What this MCCB carries and where it fits
The Siemens SENTRON 3VA1112-6MH36-0KC0 is a 3-pole molded case circuit breaker (MCCB) rated 125 A continuous at 40 °C, with a breaking capacity of 220 kA at 240 V AC — that's the short-circuit current it can safely interrupt without welding or rupturing, sized for high-fault service-entrance or distribution panels where upstream transformer capacity is large. It's built as a starter-protection device, meaning it's designed to coordinate with a contactor for motor starting duty — the magnetic trip curve is tailored to handle inrush without nuisance tripping while still clearing a locked-rotor fault. The 70 mm depth and 76.2 mm width fit a standard 3-pole MCCB footprint on a DIN rail or panel-mount base; the 130 mm height leaves room for the auxiliary switch block and shunt trip (STL) that ship with this variant.
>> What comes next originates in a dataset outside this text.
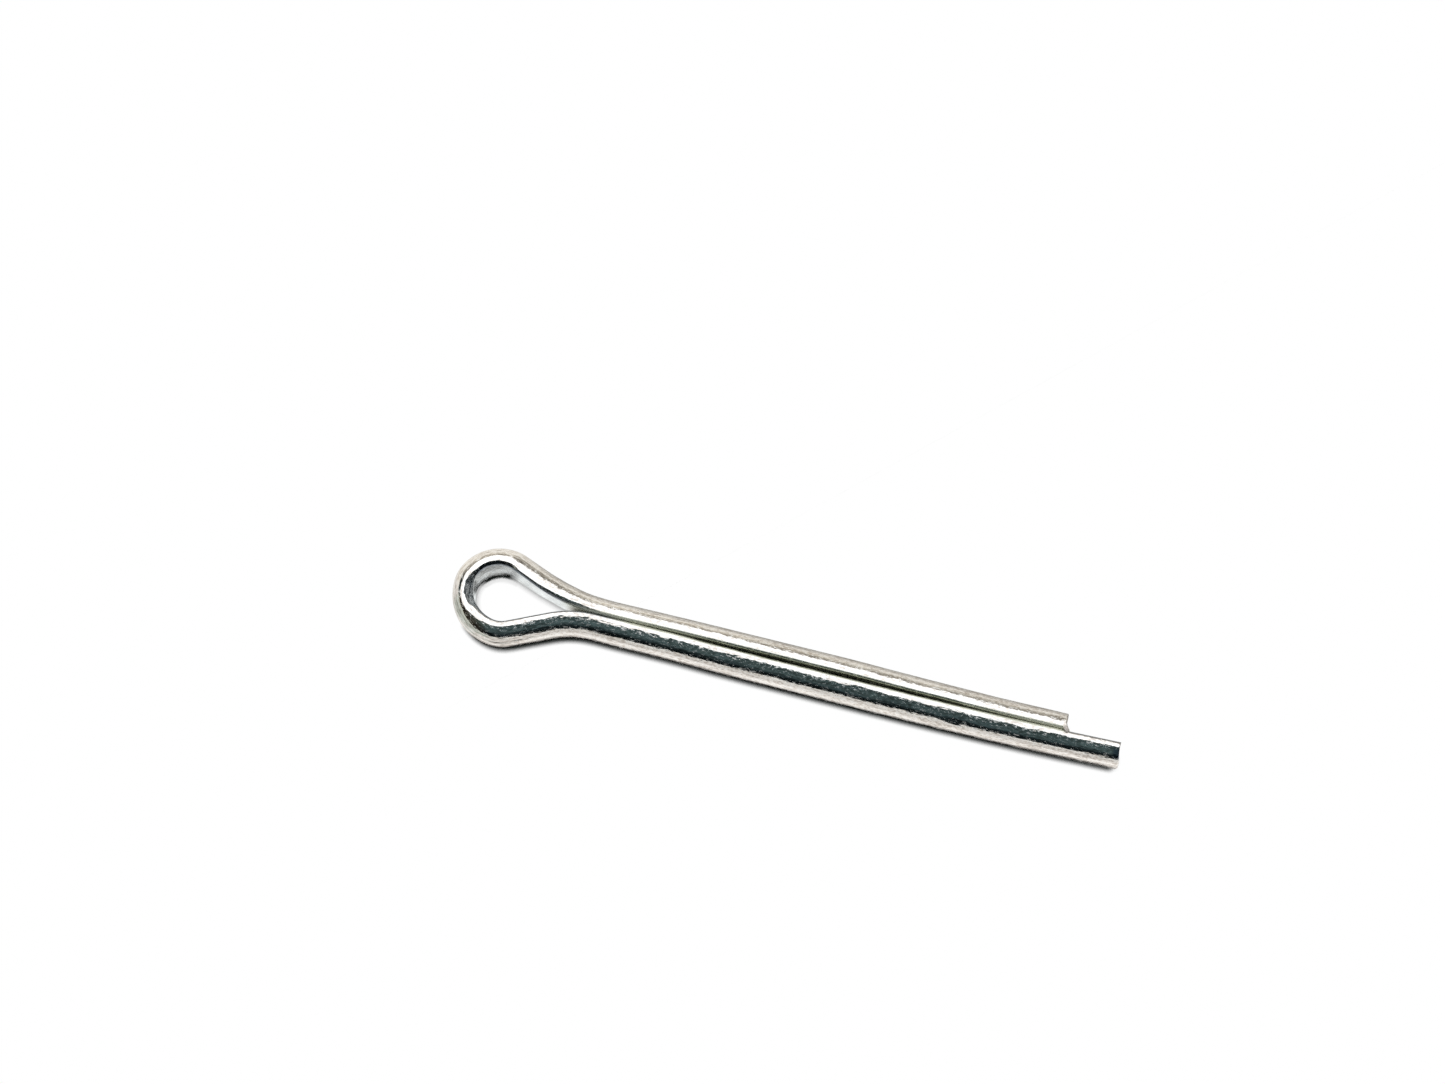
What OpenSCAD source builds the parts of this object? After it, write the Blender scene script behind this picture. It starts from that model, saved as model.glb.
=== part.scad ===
// Split cotter pin: one length of half-round wire, folded flat side to flat side round a
// teardrop eye. It lies flat; the shank runs along +X and the eye is at -X. The origin is on
// the shank's axis, at the end of the eye's neck. The short leg is on the +Y side.

/* [Wire] */
// Diameter of the closed shank, which is the width of the half-round wire
shank_d = 2.8; // [2.7:0.05:2.9]
// Rounding of the wire's two long edges
edge_r = 0.2; // [0.14:0.02:0.3]

/* [Legs] */
// Length of the short leg from the neck to its tip
short_leg = 31; // [24:1:38]
// How far the long leg reaches past the short one
tip_step = 3.3; // [2.6:0.1:5]
// Gap between the flat sides where the legs lie closed
leg_gap = 0.04; // [0.03:0.01:0.1]
// Straight stretch of the long leg next to the neck, where the legs lie closed
grip_len = 5; // [3:0.5:8]
// Angle at which the long leg springs away from the short one
spring_angle = 1.45; // [1.4:0.05:1.8]
// Angle at which the long leg's tip leans back towards the short one
tip_lean = 1.85; // [1:0.05:1.9]

/* [Eye] */
// Angle between the shank and the short leg's shoulder
short_shoulder_angle = 23.2; // [21:0.2:25]
// Angle between the shank and the long leg's shoulder
long_shoulder_angle = 25.7; // [24:0.1:27]
// Radius of the short leg's neck bend, on its flat side
short_neck_r = 11; // [9:0.5:12]
// Radius of the long leg's neck bend, on its flat side
long_neck_r = 6.8; // [6:0.2:8]
// Inside radius of the eye next to the short leg's shoulder
side_r = 1.65; // [1.55:0.05:1.75]
// Inside radius of the tight bend at the crown
crown_r = 1; // [0.9:0.05:1.1]
// Inside radius of the slack bend round the back
back_r = 2.3; // [2.2:0.05:2.4]
// Inside radius of the eye next to the long leg's shoulder
heel_r = 1.35; // [1.25:0.05:1.45]

/* [Tips] */
// Slant of the short leg's sheared end, which leans back from the flat side
short_tip_slant = 11; // [0:1:15]
// Slant of the long leg's sheared end
long_tip_slant = 0; // [0:1:10]
// Radius of the hollow that the shear leaves in an end
shear_hollow_r = 2.2; // [1.8:0.2:6]
// Rounding of the outer edge of the short leg's end
short_tip_round = 0.12; // [0.08:0.02:0.5]
// Rounding of the outer edge of the long leg's end
long_tip_round = 0.4; // [0.08:0.02:0.5]

/* [Hidden] */

wire_r = shank_d / 2;
long_leg = short_leg + tip_step;

// Turns of the bends round the eye; the side bend takes what the other three leave
crown_turn = 23;
back_turn = 80;
heel_turn = 36;
eye_turn = 180 + short_shoulder_angle + long_shoulder_angle;
side_turn = eye_turn - crown_turn - back_turn - heel_turn;

// The bend where the long leg springs off, and the bow that brings its tip back
spring_r = 20;
bow_span = long_leg - grip_len - spring_r * sin(spring_angle);
bow_r = bow_span / (sin(spring_angle) + sin(tip_lean));

// The centre of an edge rounding, which touches the flat side and the round side from within
edge_centre_z = sqrt(pow(wire_r - edge_r, 2) - pow(edge_r, 2));
touch_angle = atan2(edge_centre_z, edge_r);

// The wire is laid out this many times smaller and enlarged as a whole: positions are only
// good to a millionth, and the joints between its pieces need to stay closed
enlarged = 100;

// Facets of a full turn where the shape is meshed
section_facets = 72;
bend_facets = 120;
bow_facets = 2400;

// How far a bend carries the wire in the plane it lies in: it starts at heading a
function heading(a) = [cos(a), sin(a)];
function bend_step(r, a, turn) =
    sign(turn) * r * [sin(a + turn) - sin(a), cos(a) - cos(a + turn)];

// The two shoulders are straight, and as long as it takes for the eye to close on both necks
short_shoulder_heading = 180 - short_shoulder_angle;
crown_heading = short_shoulder_heading + side_turn;
back_heading = crown_heading + crown_turn;
heel_heading = back_heading + back_turn;
long_shoulder_heading = heel_heading + heel_turn;
bends_step = bend_step(short_neck_r, 180, -short_shoulder_angle)
    + bend_step(side_r, short_shoulder_heading, side_turn)
    + bend_step(crown_r, crown_heading, crown_turn)
    + bend_step(back_r, back_heading, back_turn)
    + bend_step(heel_r, heel_heading, heel_turn)
    + bend_step(long_neck_r, long_shoulder_heading, -long_shoulder_angle);
left_over = [0, -leg_gap] - bends_step;
toward_eye = heading(short_shoulder_heading);
toward_neck = heading(long_shoulder_heading);
short_shoulder = cross(left_over, toward_neck) / cross(toward_eye, toward_neck);
long_shoulder = cross(toward_eye, left_over) / cross(toward_eye, toward_neck);

// Half-round section with rounded edges: flat side on x = 0, round side towards +x
module wire_section() {
    touch = wire_r * heading(touch_angle);
    scale(1 / enlarged) {
        intersection() {
            circle(r = wire_r, $fn = section_facets);
            polygon([[0, 0], 2 * touch, [2 * wire_r, 0], [2 * touch[0], -2 * touch[1]]]);
        }
        for (side = [-1, 1])
            translate([edge_r, side * edge_centre_z])
                circle(r = edge_r, $fn = section_facets / 2);
        polygon([
            [0, -edge_centre_z], [edge_r, -edge_centre_z], [touch[0], -touch[1]],
            [0, 0], touch, [edge_r, edge_centre_z], [0, edge_centre_z]
        ]);
    }
}

// Each of the next modules lays wire from its origin along +x, with the flat side towards
// +y, and puts its children where the wire ends
module straight(length) {
    rotate([90, 0, 90])
        linear_extrude(length / enlarged) mirror([1, 0]) wire_section();
    translate([length / enlarged, 0, 0]) children();
}

// A bend with the flat side on its inside
module bend_in(r, turn, facets = bend_facets) {
    translate([0, r / enlarged, 0]) {
        rotate([0, 0, -90])
            rotate_extrude(angle = turn, $fn = facets)
                translate([r / enlarged, 0]) wire_section();
        rotate([0, 0, turn]) translate([0, -r / enlarged, 0]) children();
    }
}

// A bend with the flat side on its outside
module bend_out(r, turn) {
    translate([0, -r / enlarged, 0]) {
        mirror([0, 1, 0]) rotate([0, 0, -90])
            rotate_extrude(angle = turn, $fn = bend_facets)
                translate([r / enlarged, 0]) mirror([1, 0]) wire_section();
        rotate([0, 0, -turn]) translate([0, r / enlarged, 0]) children();
    }
}

// The wire from the neck both ways: the short leg, and round the eye to the long leg's tip
module folded_wire() {
    scale(enlarged) translate([0, leg_gap / 2 / enlarged, 0]) rotate([0, 0, 180]) {
        mirror([1, 0, 0]) straight(short_leg);
        bend_out(short_neck_r, short_shoulder_angle)
            straight(short_shoulder)
            bend_in(side_r, side_turn)
            bend_in(crown_r, crown_turn)
            bend_in(back_r, back_turn)
            bend_in(heel_r, heel_turn)
            straight(long_shoulder)
            bend_out(long_neck_r, long_shoulder_angle)
            straight(grip_len)
            bend_out(spring_r, spring_angle)
            bend_in(bow_r, spring_angle + tip_lean, bow_facets);
    }
}

// What the shear takes off a leg that points along +x with its flat side on y = 0 and its
// round side towards +y. The flat side reaches furthest, the cut face is hollow, and the
// outer edge is rounded over
module shear_cut(slant, rounding) {
    reach = 2 * shank_d;
    linear_extrude(reach, center = true) intersection() {
        translate([-wire_r, -leg_gap / 2]) square(reach);
        rotate(slant) {
            translate([0, -wire_r]) square(reach);
            translate([sqrt(pow(shear_hollow_r, 2) - pow(wire_r / 2, 2)), wire_r / 2])
                circle(r = shear_hollow_r, $fn = section_facets);
            translate([-rounding, wire_r - rounding]) difference() {
                square(reach);
                circle(r = rounding, $fn = section_facets);
            }
        }
    }
}

module cotter_pin() {
    color("silver") difference() {
        folded_wire();
        translate([short_leg, leg_gap / 2, 0]) shear_cut(short_tip_slant, short_tip_round);
        translate([long_leg, -leg_gap / 2, 0])
            mirror([0, 1, 0]) shear_cut(long_tip_slant, long_tip_round);
    }
}

cotter_pin();
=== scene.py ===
"""A split cotter pin of half-round drawn wire, zinc-plated, lying on a pale table."""
import math
import bpy
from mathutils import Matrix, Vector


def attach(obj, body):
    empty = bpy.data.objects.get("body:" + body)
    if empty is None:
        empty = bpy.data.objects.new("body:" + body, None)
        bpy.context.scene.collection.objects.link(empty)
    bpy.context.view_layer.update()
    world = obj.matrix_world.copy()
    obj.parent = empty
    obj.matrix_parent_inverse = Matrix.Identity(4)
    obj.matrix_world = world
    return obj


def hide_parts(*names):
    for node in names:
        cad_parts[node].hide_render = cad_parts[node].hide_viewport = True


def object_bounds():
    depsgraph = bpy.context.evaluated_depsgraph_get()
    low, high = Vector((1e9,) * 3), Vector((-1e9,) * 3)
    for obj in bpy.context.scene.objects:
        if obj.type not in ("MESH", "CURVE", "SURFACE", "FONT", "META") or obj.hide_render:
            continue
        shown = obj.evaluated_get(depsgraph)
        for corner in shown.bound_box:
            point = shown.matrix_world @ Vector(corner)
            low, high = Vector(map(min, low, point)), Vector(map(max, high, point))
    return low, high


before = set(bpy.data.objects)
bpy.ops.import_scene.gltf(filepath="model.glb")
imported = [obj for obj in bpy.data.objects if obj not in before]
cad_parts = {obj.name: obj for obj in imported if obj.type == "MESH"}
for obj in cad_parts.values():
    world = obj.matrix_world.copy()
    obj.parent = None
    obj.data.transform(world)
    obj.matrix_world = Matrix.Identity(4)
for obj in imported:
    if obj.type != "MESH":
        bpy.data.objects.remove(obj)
cad_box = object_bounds()

# ---- Sizes of the pin, in millimetres and degrees, as the solid has them ----
MM = 0.001
WIRE_R = 1.4
SHORT_LEG = 31.0
TIP_STEP = 3.3
LONG_LEG = SHORT_LEG + TIP_STEP
LEG_GAP = 0.04
GRIP_LEN = 5.0
SPRING_R = 20.0
SPRING_ANGLE = 1.45
TIP_LEAN = 1.85
SHORT_SHOULDER_ANGLE = 23.2
LONG_SHOULDER_ANGLE = 25.7
SHORT_NECK_R = 11.0
LONG_NECK_R = 6.8
SIDE_R = 1.65
CROWN_R = 1.0
CROWN_TURN = 23.0
BACK_R = 2.3
BACK_TURN = 80.0
HEEL_R = 1.35
HEEL_TURN = 36.0
SIDE_TURN = 180 + SHORT_SHOULDER_ANGLE + LONG_SHOULDER_ANGLE - CROWN_TURN - BACK_TURN - HEEL_TURN
SHEAR_HOLLOW_R = 2.2

# ---- How finely the wire is laid, in millimetres ----
# Stations along it: on long runs, and on tight bends and short runs
SHANK_STATION = 0.1
BEND_STATION = 0.065
TIGHT_BEND_R = 12.0
SHORT_RUN = 3.0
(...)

Thermal derating and real-world current
The breaker holds 125 A from 40 °C up through 50 °C (–). Above that it derates: 122 A at 55 °C, 120 A at 60 °C, 117 A at 65 °C, and 114 A at 70 °C (–). If your panel ambient runs over 50 °C, you lose about 3 A per 5 °C rise — plan the load accordingly. Maximum power loss at rated current is 28.1 W. That's heat that stays inside the enclosure; if you're packing several breakers in a sealed box, factor the cumulative dissipation into the thermal calculation.
Breaking capacity across voltage taps
The interrupting rating drops as system voltage rises: 220 kA at 240 V, 154 kA at 415 V, 75.6 kA at 440 V, and 7.5 kA at both 500 V and 690 V. On a 480 V or 600 V class panel, the 75.6 kA at 440 V is the relevant figure for most North American 480Y/277 V systems; at 690 V the 7.5 kA limit means this breaker is not a high-fault device on 690 V — verify the available fault current at that voltage before specifying.
Lifecycle and sourcing posture
Rated insulation voltage is 800 V, and the operating temperature range spans -25 °C to +70 °C, with storage from -40 °C to +80 °C. No undervoltage release, no ground-fault monitoring, no communication module — this is a plain breaker with shunt trip and auxiliary contacts, not a smart or communicating device.